I still miss the old Valor and Justice currencies for PvE gear, though the Great Vault does an okay job of countering bad luck (though it too can fall victim to shitty randomization), but Shadowlands overall doesn’t feel like a job. I can once more savor World of Warcraft at my own pace without feeling like I’m falling behind for only playing once a week, taking a day to farm mounts, leveling an alt, or doing anything not directly related to chasing the carrot on the stick. The expansion has its faults, there’s no denying that, but in an environment where every game these days is vying to be my one and only game in the blind pursuit of my hard earned cash it’s refreshing to have one I can play on my own terms without it feeling like work to stay caught-up.

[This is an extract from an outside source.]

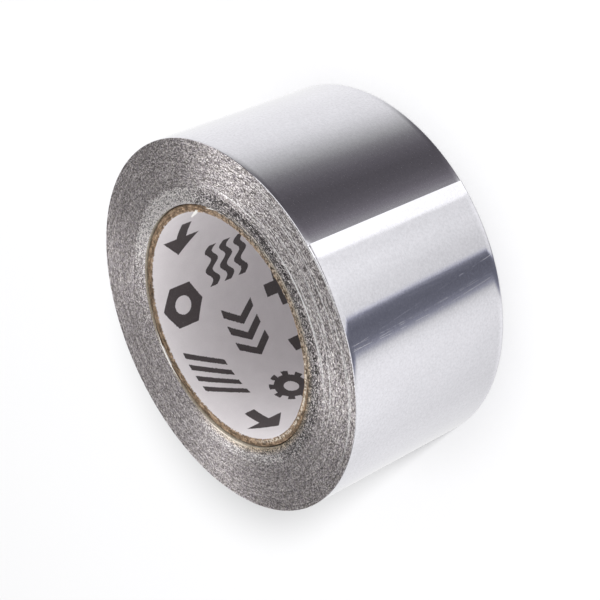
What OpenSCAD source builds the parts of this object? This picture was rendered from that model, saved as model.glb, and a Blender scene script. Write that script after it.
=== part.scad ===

Fingers crossed Blizzard sticks with this more forgiving design mantra throughout Shadowlands. There’s plenty to do, and I love how the vast majority of it is optional. I adore being able to sit back and dump days into Shadowlands because I want to, not because I feel like I have to. World of Warcraft set us down this path that led to all these endless live-service games with deep FOMO-tainted hooks when it exploded in popularity over a decade ago. It even fell victim to these design conceits itself. I can only hold my breath and hope Shadowlands is able to pioneer a new path forward, where long-term games don’t have to feel like second jobs.